Sanchez, who underwent an MRI and other exams when he first felt the injury, said he'll visit a specialist to take another look.
"Probably Dr. [James] Andrews," he said, referring to the noted orthopedic surgeon.
Sanchez's agent, Gene Mato, confirmed Tuesday that the right-hander will visit Andrews, who performed surgery on Sanchez's shoulder in 2007, as a precaution.
It's the latest setback for a Tigers team that has had plenty of pitching issues all season. More important, though, it's a setback for a former American League ERA champion and veteran front-line starter who has battled minor shoulder injuries and surgery in the past.
Though the Tigers fell out of realistic postseason contention weeks ago, Sanchez wanted to come back and pitch, if anything for peace for mind going into the offseason. His rehab progressed slowly, but it picked up momentum the last week or two as he stretched out his arm and felt stronger.
Sanchez threw about 45 pitches in a simulated game Saturday in Cleveland without a problem, putting him on track to rejoin the Tigers' rotation.
"I didn't feel it in the simulated game," Sanchez said. "Probably something was there after that, and I felt it today. But I don't know if it was like a re-injury."

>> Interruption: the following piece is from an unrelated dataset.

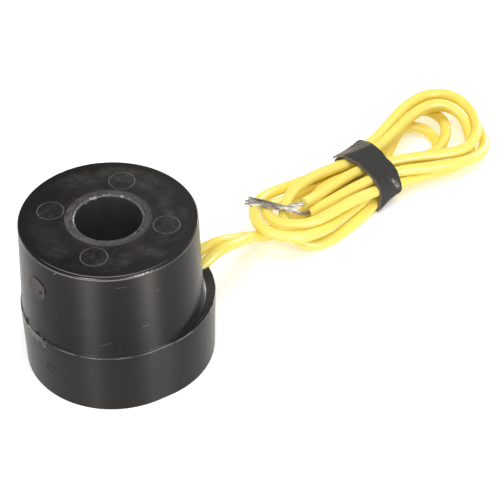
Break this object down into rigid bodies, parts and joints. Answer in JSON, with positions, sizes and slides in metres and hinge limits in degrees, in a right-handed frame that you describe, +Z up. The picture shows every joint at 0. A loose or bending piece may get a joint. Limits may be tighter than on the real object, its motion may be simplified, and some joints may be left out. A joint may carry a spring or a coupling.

His 35-pitch bullpen session Monday was prep work, not rehab, intended to ready him for 45-50 pitches Wednesday against the Twins.
"Just before I finished, probably three pitches before the end, I felt bad," Sanchez said. "I stopped right away."
Asked to compare it to his original injury, Sanchez said, "It's the same feeling. It's nothing different."
Andrews performed surgery on Sanchez for an injured labrum in 2007. Sanchez not only came back from that, he thrived, delivering at least 195 innings each season from 2010-12, and 20 more postseason innings during the Tigers' 2012 run to the World Series. He threw 182 innings in his first full season as a Tiger in 2013, leading the AL with a 2.57 ERA, before suffering an injury-shortened 2014 campaign.
Though Sanchez had a healthy season going until his rotator cuff strain in mid-August, he suffered through statistically the roughest season of his career, going 10-10 with a 4.99 ERA. His 29 home runs allowed lead the AL and are nine more than his previous career high.